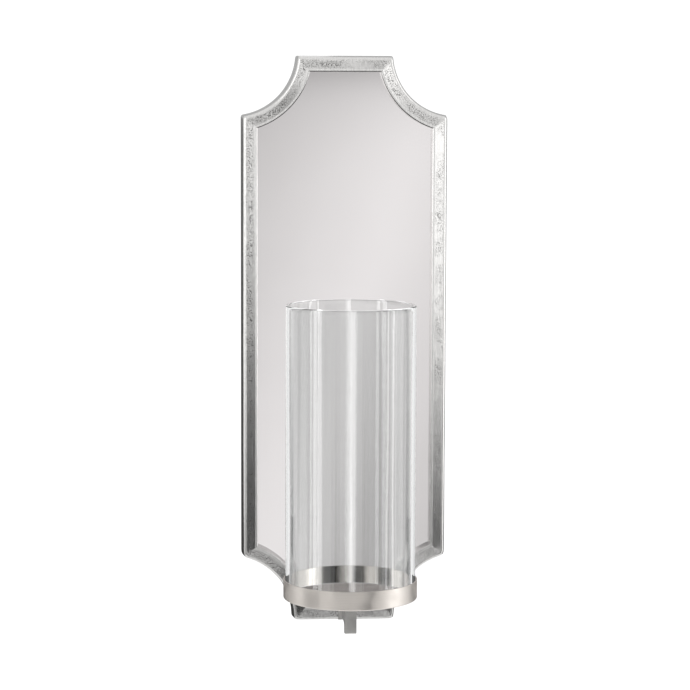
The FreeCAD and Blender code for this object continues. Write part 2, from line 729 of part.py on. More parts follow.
def make_glass():
    """The hurricane glass: an open tube with a fire-polished top rim."""
    body = new_body("hurricane_glass")
    inner = "sizes.glass_radius - sizes.glass_wall"
    turned(body, "glass_tube", [
        (inner, "0"),
        ("sizes.glass_radius", "0"),
        ("sizes.glass_radius", "sizes.glass_height"),
        (inner, "sizes.glass_height"),
    ])
    top = SIZES["glass_height"]
    round_edges(body, "fire_polish", "sizes.glass_wall * 0.45",
                lambda edge: edge.CenterOfMass.z > top - 1
                and edge.BoundBox.ZLength < 0.1)
    place(body, "0", "sizes.pan_reach", "sizes.arm_top + sizes.pan_floor")
    return body


def make_parts():
    rebate_value = SIZES["rebate_inset"] + SIZES["edge_gap"]
    board_depth = "sizes.bumper_height"
    pad_depth = f"{board_depth} + sizes.board_thickness"
    mirror_depth = f"{pad_depth} + sizes.pad_thickness"
    parts = [
        make_frame(),
        make_sheet("mirror", "sizes.mirror_thickness", mirror_depth, rebate_value),
        make_sheet("mirror_pad", "sizes.pad_thickness", pad_depth, rebate_value),
        make_board(board_depth, rebate_value),
        make_button_screws(),
        make_hanger_screws(),
        make_bumpers(),
        make_arm(),
        make_arm_screw(),
        make_pan(),
        make_pan_screw(),
        make_glass(),
    ]
    for name, side in SIDES.items():
        parts.append(make_strap(f"hanger_strap_{name}", side))
        parts.append(make_ring(f"hanger_ring_{name}", side))
        for row in range(BUTTON_ROWS):
            parts.append(make_button(f"turn_button_{name}_{row + 1}", side, row))
    return parts


def check_and_export(parts):
    doc.recompute()
    for thing in doc.Objects:
        if {"Invalid", "Error"} & set(thing.State):
            raise RuntimeError(f"{thing.Name} failed: {thing.State}")
    for part in parts:
        if part.Shape.isNull() or not part.Shape.isValid() or not part.Shape.Solids:
            raise RuntimeError(f"{part.Label} has no valid solid")
    os.makedirs("parts", exist_ok=True)
    for part in parts:
        part.Shape.exportStep(f"parts/{part.Label}.step")
        print(f"{part.Label}: {len(part.Shape.Solids)} solids, {part.Shape.Volume:.0f} mm3")


check_and_export(make_parts())
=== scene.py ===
import math

import bmesh
import bpy
from mathutils import Matrix, Vector, kdtree, noise


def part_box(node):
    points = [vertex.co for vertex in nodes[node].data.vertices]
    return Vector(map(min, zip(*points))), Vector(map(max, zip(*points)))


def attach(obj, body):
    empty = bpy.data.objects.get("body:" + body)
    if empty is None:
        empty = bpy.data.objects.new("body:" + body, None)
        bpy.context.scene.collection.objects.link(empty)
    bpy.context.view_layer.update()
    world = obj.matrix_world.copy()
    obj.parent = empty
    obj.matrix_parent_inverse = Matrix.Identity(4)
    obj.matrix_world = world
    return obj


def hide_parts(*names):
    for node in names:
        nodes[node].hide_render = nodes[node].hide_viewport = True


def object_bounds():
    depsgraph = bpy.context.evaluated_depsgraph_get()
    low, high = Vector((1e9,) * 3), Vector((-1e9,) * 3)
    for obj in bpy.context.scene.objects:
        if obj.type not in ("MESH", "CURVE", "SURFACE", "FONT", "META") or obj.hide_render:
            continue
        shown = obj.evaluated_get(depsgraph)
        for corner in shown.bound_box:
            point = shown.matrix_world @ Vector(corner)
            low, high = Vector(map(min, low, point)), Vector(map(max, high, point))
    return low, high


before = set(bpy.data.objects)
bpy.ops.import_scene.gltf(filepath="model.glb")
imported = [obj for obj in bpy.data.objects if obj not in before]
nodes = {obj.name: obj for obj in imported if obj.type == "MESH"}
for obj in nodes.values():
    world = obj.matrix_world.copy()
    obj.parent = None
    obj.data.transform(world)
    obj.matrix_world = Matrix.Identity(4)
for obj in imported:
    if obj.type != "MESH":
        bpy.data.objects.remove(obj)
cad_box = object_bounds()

# A mirrored wall sconce: a silver cast frame, a pan on an arm, and a hurricane glass.
# Metres, in the shared frame: +X right, -Y towards the room, +Z up.
# Sections and outlines are drawn in mm and brought to metres with MM.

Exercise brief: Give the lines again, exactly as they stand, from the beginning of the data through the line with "return body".

Expected answer:
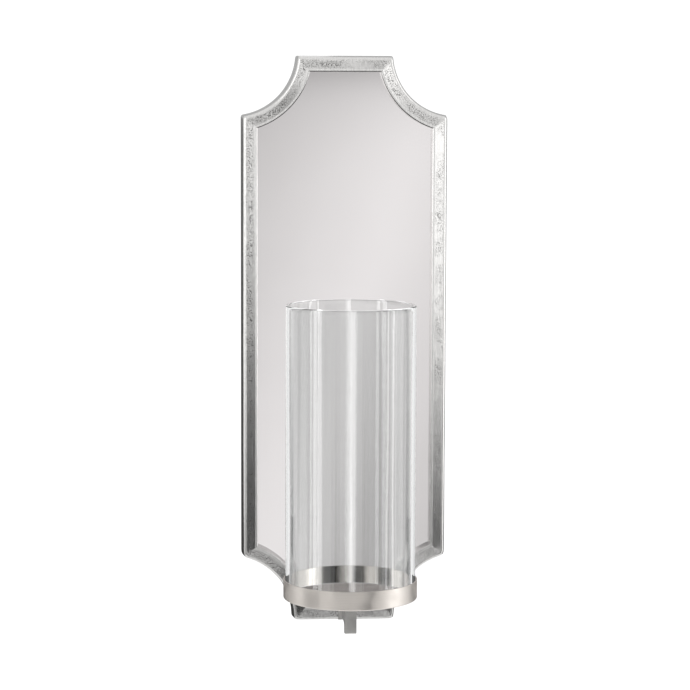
The FreeCAD and Blender code for this object continues. Write part 2, from line 729 of part.py on. More parts follow.
def make_glass():
    """The hurricane glass: an open tube with a fire-polished top rim."""
    body = new_body("hurricane_glass")
    inner = "sizes.glass_radius - sizes.glass_wall"
    turned(body, "glass_tube", [
        (inner, "0"),
        ("sizes.glass_radius", "0"),
        ("sizes.glass_radius", "sizes.glass_height"),
        (inner, "sizes.glass_height"),
    ])
    top = SIZES["glass_height"]
    round_edges(body, "fire_polish", "sizes.glass_wall * 0.45",
                lambda edge: edge.CenterOfMass.z > top - 1
                and edge.BoundBox.ZLength < 0.1)
    place(body, "0", "sizes.pan_reach", "sizes.arm_top + sizes.pan_floor")
    return body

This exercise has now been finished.